Data section:
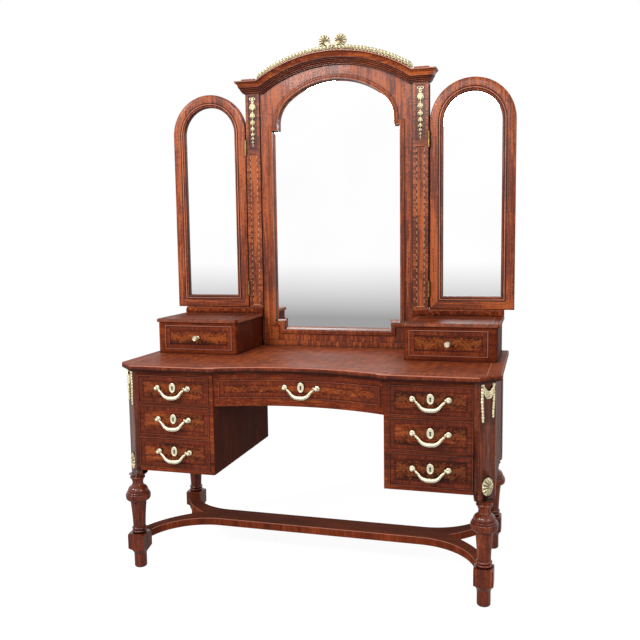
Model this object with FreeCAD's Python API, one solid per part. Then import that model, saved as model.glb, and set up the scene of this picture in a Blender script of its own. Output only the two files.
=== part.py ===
"""Dressing table with two pedestals, a bowed kneehole front, turned legs and three mirrors.

Millimetres, +Z up. The origin is on the floor at the middle of the table, the front faces -Y,
and the table is symmetric about X = 0.
"""
import FreeCAD
import Part

import math
import os

# Height of the base, stacked up from the floor
foot_radius = 22.5
foot_height = 50.0
foot_rim = 6.0
foot_cove_height = 20.0
block_height = 62.0
block_chamfer = 5.0
ring_height = 11.0
ring_radius = 26.0
column_foot_radius = 22.0
column_head_radius = 29.0
bulb_foot_height = 8.0
bulb_foot_radius = 38.0
bulb_belly_height = 13.0
bulb_radius = 44.5
bulb_dome_height = 29.0
bulb_shoulder_radius = 26.0
bulb_shoulder_height = 10.0
bulb_steps = 3
cove_steps = 2
neck_radius = 20.0
neck_height = 8.0
neck_flare_height = 16.0
collar_radius = 27.0
collar_height = 9.0
collar_gap = 7.0
post_drop = 26.0
post_end_chamfer = 7.0
post_stub_radius = 25.0
case_bottom = 376.0

# Corner posts, canted at the front
post_width = 65.0
post_cant = 47.5

# Pedestals
kneehole_half_width = 300.0
inner_side_thickness = 15.0
drawer_opening_width = 273.5
bottom_thickness = 13.0
lower_opening = 112.0
middle_opening = 109.0
upper_opening = 102.0
rail_thickness = 6.0
rail_depth = 40.0
top_rail_height = 17.0
outer_side_thickness = 16.0
outer_side_recess = 3.0
case_back_thickness = 8.0
case_back_recess = 4.5
guide_width = 10.0
guide_height = 20.0
case_depth = 551.0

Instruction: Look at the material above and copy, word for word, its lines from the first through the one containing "import Part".

Exercise solution:
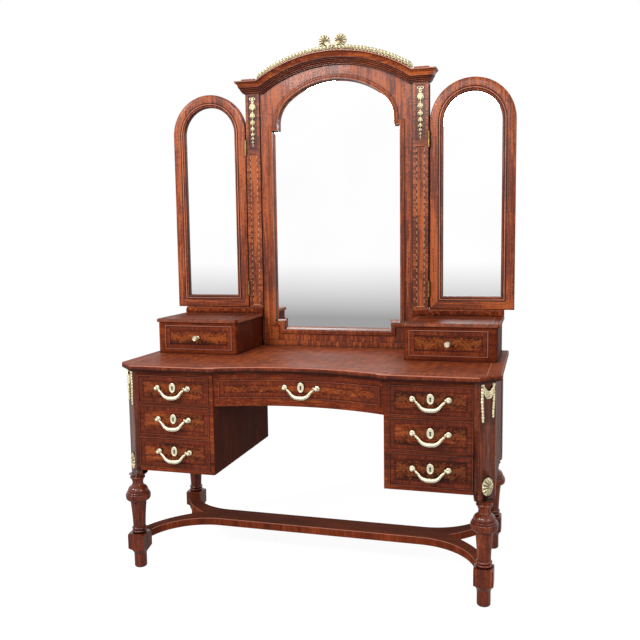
Model this object with FreeCAD's Python API, one solid per part. Then import that model, saved as model.glb, and set up the scene of this picture in a Blender script of its own. Output only the two files.
=== part.py ===
"""Dressing table with two pedestals, a bowed kneehole front, turned legs and three mirrors.

Millimetres, +Z up. The origin is on the floor at the middle of the table, the front faces -Y,
and the table is symmetric about X = 0.
"""
import FreeCAD
import Part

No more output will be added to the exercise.